- Underwood Location within Wales
- Population: 1,976
- Community: Bishton;
- Principal area: Newport;
- Country: Wales
- Sovereign state: United Kingdom
- Post town: NEWPORT
- Postcode district: NP18
- Dialling code: 01633 Llanwern and Penhow exchanges
- Ambulance: Welsh
- UK Parliament: Newport East;

= Underwood, Newport =

Area of Newport in Wales

Underwood is a settlement in the city of Newport, South East Wales. It is an early 1960s council housing estate that consists of houses, shops, a leisure centre, Baptist church and social club called "Iscoed Tavern" owned by the company Red Dragon Pubs. There is a community centre which has a gym attached to it.
The leisure centre is now up for sale.

== Post-War development ==
The Underwood Estate was originally developed from the former World War II Prisoner of War camp after the end of the war. A few surviving examples of the former PoW huts were still visible until the early 1990s, when they were demolished. The original huts stood as early community buildings. In the early 1980s several huts and a water tower were also visible on the now Waltwood Park Drive area. This area belonged to the General Post Office and was used to house old telecommunications equipment until it was sold and demolished by British Telecom who took over the site when BT was privatised in the early 1980s. The land was subsequently sold to Westbury homes who built the Waltwood Park Drive Development of around 220 houses on the land.
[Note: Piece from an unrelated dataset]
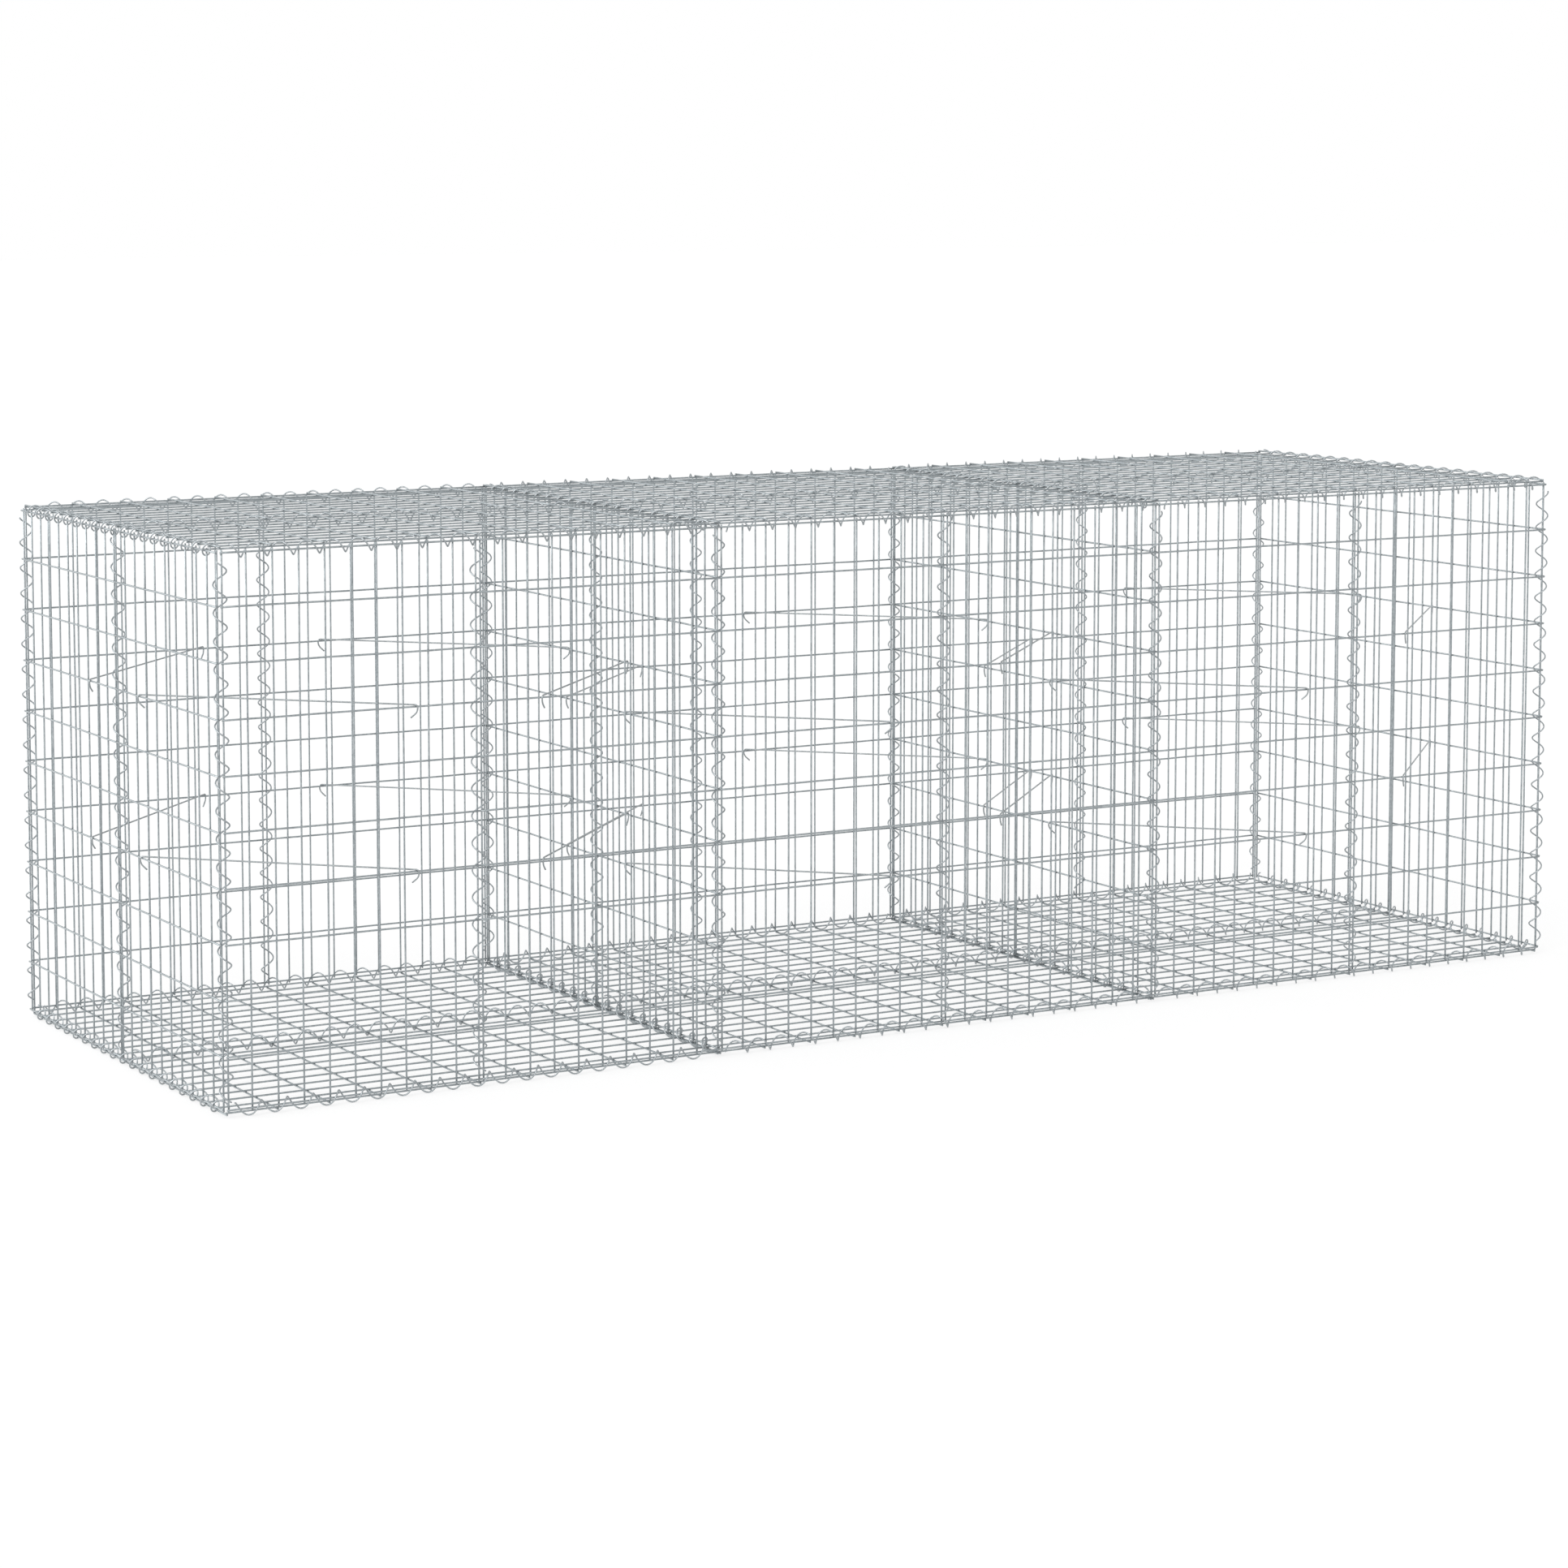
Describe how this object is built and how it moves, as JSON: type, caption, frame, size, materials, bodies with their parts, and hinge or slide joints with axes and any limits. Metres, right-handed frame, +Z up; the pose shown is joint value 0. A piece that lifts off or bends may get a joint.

The estate is situated in a natural land formation within the falls of a wooded area on the south and north side and a small drainage ditch or reen called "Monks Ditch" on the northern side of the development. It was built in three phases, with the Waltwood Park Development being the last of the three.

Many people believe that the Underwood Estate was created for the local steelworks at Llanwern, as it was constructed at the same time as the Richard Thomas and Baldwins "Spencer Works" was being built. This has some truth, as originally people moved into the huts after the war. However the local council at the time, Magor and St Mellons Rural District Council, created the housing estate with post-war initiatives for more housing, hence why the second phase of the housing development consists of rapid construction poured concrete houses which are very sturdy in construction and much stronger than traditional bricks-and-mortar houses.

== Amenities ==
The Leisure Centre was considered to be one of the best leisure centres in the area, even though it has no swimming pool. In fact it was widely known as one of the first in Wales. It was built from funding provided by Richard Thomas and Baldwins, when the steelworks was constructed, built on land donated to the community by local farmer, Mr. Weeks, and still covered by a covenant on the land by the original donor. However, there are moves to change this donation to build upon the land, of which the local residents are ardently opposed to.

Within the Llanmartin area, on Waltwood Hill, is a large man-made reservoir. It consists of four lagoons which contain grey water. This water is used at the Llanwern steelworks. The reservoir remains private property and is off-limits to the public.

Pencoed Castle is also situated nearby. A small hamlet of Llanmartin consists of farms and a number of houses — the Old Barn Llanmartin is a circa 1800 barn converted to a public house. Within St. Martin's church is a tomb of the ancestors from Pencoed Castle.